> _Instruction_:
Write out the listing below again, precisely as it is given.

> _Information supplied_:
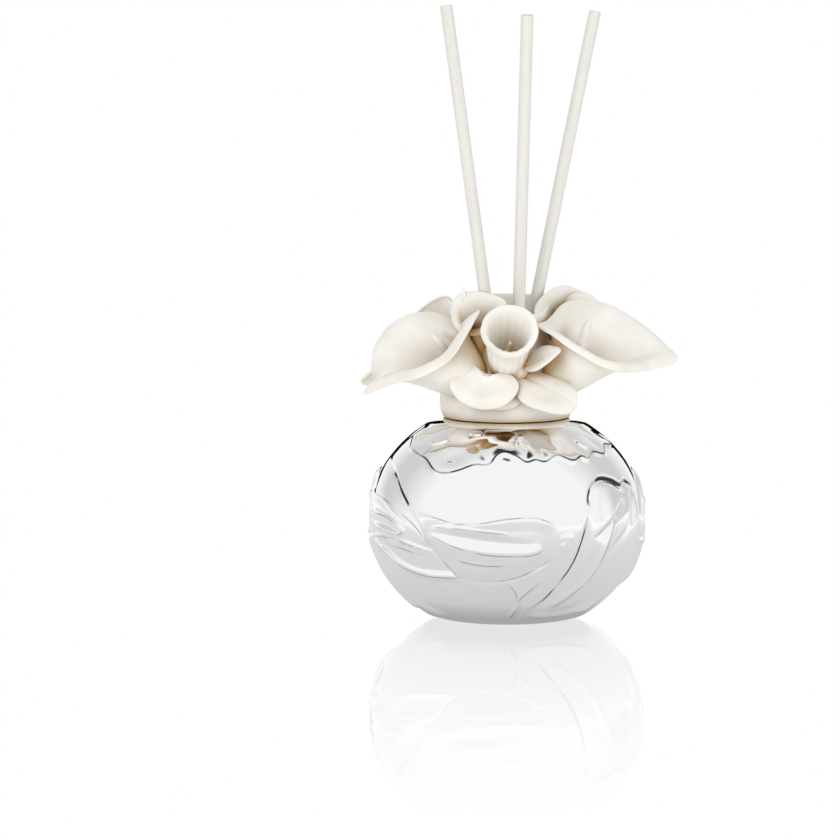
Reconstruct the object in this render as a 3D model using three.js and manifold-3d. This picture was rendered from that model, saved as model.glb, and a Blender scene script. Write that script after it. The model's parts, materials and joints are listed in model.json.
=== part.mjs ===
// A porcelain reed diffuser: a silvered pot with an upright neck, a bisque stopper dressed
// with hand-formed calla lilies and two narcissi, a silicone seal ring and three reeds.
//
// Units are millimetres. +Z is up, +X is to the right of the front, and -Y is the front.
// The origin is the middle of the pot's flat foot.
import * as THREE from "three";
import { mergeVertices } from "three/addons/utils/BufferGeometryUtils.js";
import Module from "manifold-3d";

const wasm = await Module();
wasm.setup();

// ---------------------------------------------------------------- driving dimensions
const GAP = 0.3; // between pieces that are luted or rest together

const POT = {
  widest: 45.4, // outer radius of the belly
  middle: 33.0, // height of the belly's widest place
  halfHeight: 39.0, // of the ellipsoid that the belly follows
  foot: 17.5, // radius of the flat foot
  shoulder: 66.2, // height where the belly meets the neck
  wall: 3.0,
  floor: 3.4,
  segments: 48,
};
const NECK = { outer: 17.6, bore: 15.0, top: 74.2, inside: 62.6 };
const STOPPER = {
  seat: POT.shoulder + GAP, // underside of the skirt
  skirtFoot: 20.8,
  skirtWidest: 22.1,
  skirtWidestHeight: 71.4,
  skirtInside: 18.1,
  roof: NECK.top + 0.4, // underside of the roof over the neck
  plug: 14.2,
  plugBottom: 58.0,
  plugBore: 10.8,
  rim: 106.0,
  rimOuter: 13.9,
  rimBore: 12.4,
  segments: 40,
};
const RING = { height: 61.2, radius: 14.05, section: 0.7, groove: 12.9, grooveHalf: 1.05 };
const REED = { diameter: 4.0, length: 200.0, sides: 18, standsAt: POT.floor + 0.9 };
const PETAL = { thickness: 1.7, across: 14, along: 10 };

// ---------------------------------------------------------------- materials
const silvered = new THREE.MeshStandardMaterial({ color: 0xe9e9ea, roughness: 0.04, metalness: 1 });
const bisque = new THREE.MeshStandardMaterial({ color: 0xf1eadb, roughness: 0.62, metalness: 0 });
const silicone = new THREE.MeshStandardMaterial({ color: 0xe4e2dc, roughness: 0.5, metalness: 0 });
const fibre = new THREE.MeshStandardMaterial({ color: 0xefeee8, roughness: 0.85, metalness: 0 });

// ---------------------------------------------------------------- helpers
const vec = (p) => new THREE.Vector3(...p);
const pt = (r, z) => new THREE.Vector2(r, z);

/** A part of revolution about Z. The profile runs up the outside and down the inside. */
function turned(profile, segments) {
  return new THREE.LatheGeometry(profile, segments).rotateX(Math.PI / 2);
}

/** A closed geometry as a solid that can be joined and cut, with its faces pointing outwards. */
function solidOf(geometry) {
  const bare = new THREE.BufferGeometry().setAttribute("position", geometry.getAttribute("position"));
  if (geometry.index) bare.setIndex(geometry.index);
  const merged = mergeVertices(bare, 1e-3);
  const mesh = (triVerts) =>
    new wasm.Mesh({ numProp: 3, vertProperties: merged.attributes.position.array, triVerts });
  const triVerts = new Uint32Array(merged.index.array);
  const solid = new wasm.Manifold(mesh(triVerts));
  return solid.volume() > 0 ? solid : new wasm.Manifold(mesh(triVerts.reverse()));
}

/** A solid as a geometry. */
function geometryOf(solid) {
  const { vertProperties, triVerts } = solid.getMesh();
  const geometry = new THREE.BufferGeometry();
  geometry.setAttribute("position", new THREE.BufferAttribute(vertProperties, 3));
  geometry.setIndex(new THREE.BufferAttribute(triVerts, 1));
  geometry.computeVertexNormals();
  return geometry;
}

/** What one solid leaves of another: the largest body, so that a cut leaves one piece. */
function cutBack(solid, other) {
  const bodies = solid.subtract(other).decompose();
  return bodies.sort((a, b) => b.volume() - a.volume())[0].asOriginal();
}

/** A named mesh. */
function piece(name, geometry, material) {
  const mesh = new THREE.Mesh(geometry, material);
  mesh.name = name;
  return mesh;
}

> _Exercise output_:
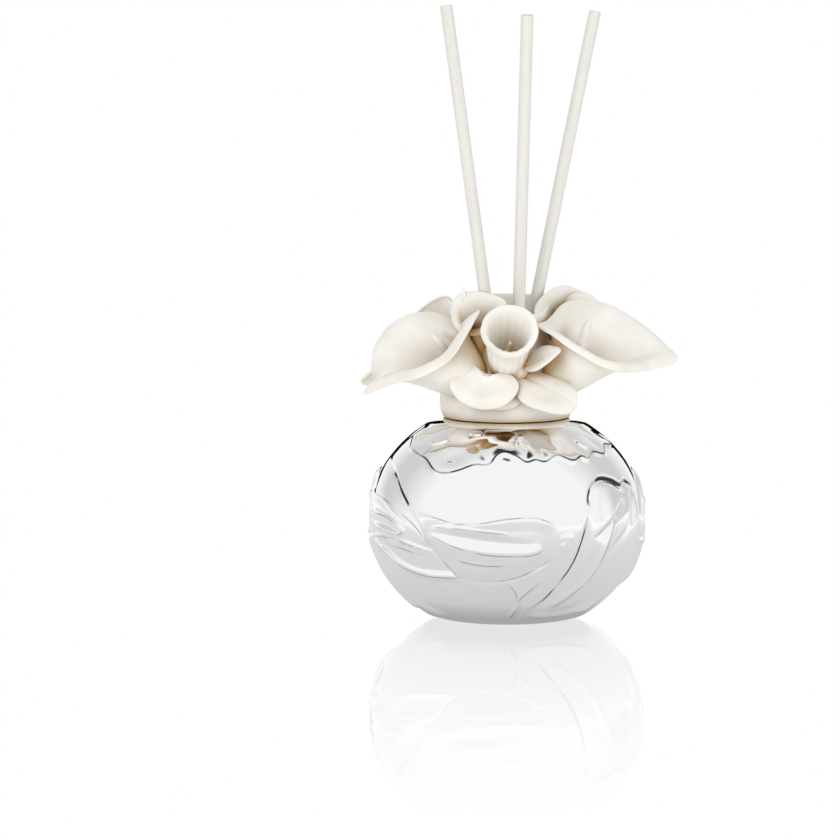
Reconstruct the object in this render as a 3D model using three.js and manifold-3d. This picture was rendered from that model, saved as model.glb, and a Blender scene script. Write that script after it. The model's parts, materials and joints are listed in model.json.
=== part.mjs ===
// A porcelain reed diffuser: a silvered pot with an upright neck, a bisque stopper dressed
// with hand-formed calla lilies and two narcissi, a silicone seal ring and three reeds.
//
// Units are millimetres. +Z is up, +X is to the right of the front, and -Y is the front.
// The origin is the middle of the pot's flat foot.
import * as THREE from "three";
import { mergeVertices } from "three/addons/utils/BufferGeometryUtils.js";
import Module from "manifold-3d";

const wasm = await Module();
wasm.setup();

// ---------------------------------------------------------------- driving dimensions
const GAP = 0.3; // between pieces that are luted or rest together

const POT = {
  widest: 45.4, // outer radius of the belly
  middle: 33.0, // height of the belly's widest place
  halfHeight: 39.0, // of the ellipsoid that the belly follows
  foot: 17.5, // radius of the flat foot
  shoulder: 66.2, // height where the belly meets the neck
  wall: 3.0,
  floor: 3.4,
  segments: 48,
};
const NECK = { outer: 17.6, bore: 15.0, top: 74.2, inside: 62.6 };
const STOPPER = {
  seat: POT.shoulder + GAP, // underside of the skirt
  skirtFoot: 20.8,
  skirtWidest: 22.1,
  skirtWidestHeight: 71.4,
  skirtInside: 18.1,
  roof: NECK.top + 0.4, // underside of the roof over the neck
  plug: 14.2,
  plugBottom: 58.0,
  plugBore: 10.8,
  rim: 106.0,
  rimOuter: 13.9,
  rimBore: 12.4,
  segments: 40,
};
const RING = { height: 61.2, radius: 14.05, section: 0.7, groove: 12.9, grooveHalf: 1.05 };
const REED = { diameter: 4.0, length: 200.0, sides: 18, standsAt: POT.floor + 0.9 };
const PETAL = { thickness: 1.7, across: 14, along: 10 };

// ---------------------------------------------------------------- materials
const silvered = new THREE.MeshStandardMaterial({ color: 0xe9e9ea, roughness: 0.04, metalness: 1 });
const bisque = new THREE.MeshStandardMaterial({ color: 0xf1eadb, roughness: 0.62, metalness: 0 });
const silicone = new THREE.MeshStandardMaterial({ color: 0xe4e2dc, roughness: 0.5, metalness: 0 });
const fibre = new THREE.MeshStandardMaterial({ color: 0xefeee8, roughness: 0.85, metalness: 0 });

// ---------------------------------------------------------------- helpers
const vec = (p) => new THREE.Vector3(...p);
const pt = (r, z) => new THREE.Vector2(r, z);

/** A part of revolution about Z. The profile runs up the outside and down the inside. */
function turned(profile, segments) {
  return new THREE.LatheGeometry(profile, segments).rotateX(Math.PI / 2);
}

/** A closed geometry as a solid that can be joined and cut, with its faces pointing outwards. */
function solidOf(geometry) {
  const bare = new THREE.BufferGeometry().setAttribute("position", geometry.getAttribute("position"));
  if (geometry.index) bare.setIndex(geometry.index);
  const merged = mergeVertices(bare, 1e-3);
  const mesh = (triVerts) =>
    new wasm.Mesh({ numProp: 3, vertProperties: merged.attributes.position.array, triVerts });
  const triVerts = new Uint32Array(merged.index.array);
  const solid = new wasm.Manifold(mesh(triVerts));
  return solid.volume() > 0 ? solid : new wasm.Manifold(mesh(triVerts.reverse()));
}

/** A solid as a geometry. */
function geometryOf(solid) {
  const { vertProperties, triVerts } = solid.getMesh();
  const geometry = new THREE.BufferGeometry();
  geometry.setAttribute("position", new THREE.BufferAttribute(vertProperties, 3));
  geometry.setIndex(new THREE.BufferAttribute(triVerts, 1));
  geometry.computeVertexNormals();
  return geometry;
}

/** What one solid leaves of another: the largest body, so that a cut leaves one piece. */
function cutBack(solid, other) {
  const bodies = solid.subtract(other).decompose();
  return bodies.sort((a, b) => b.volume() - a.volume())[0].asOriginal();
}

/** A named mesh. */
function piece(name, geometry, material) {
  const mesh = new THREE.Mesh(geometry, material);
  mesh.name = name;
  return mesh;
}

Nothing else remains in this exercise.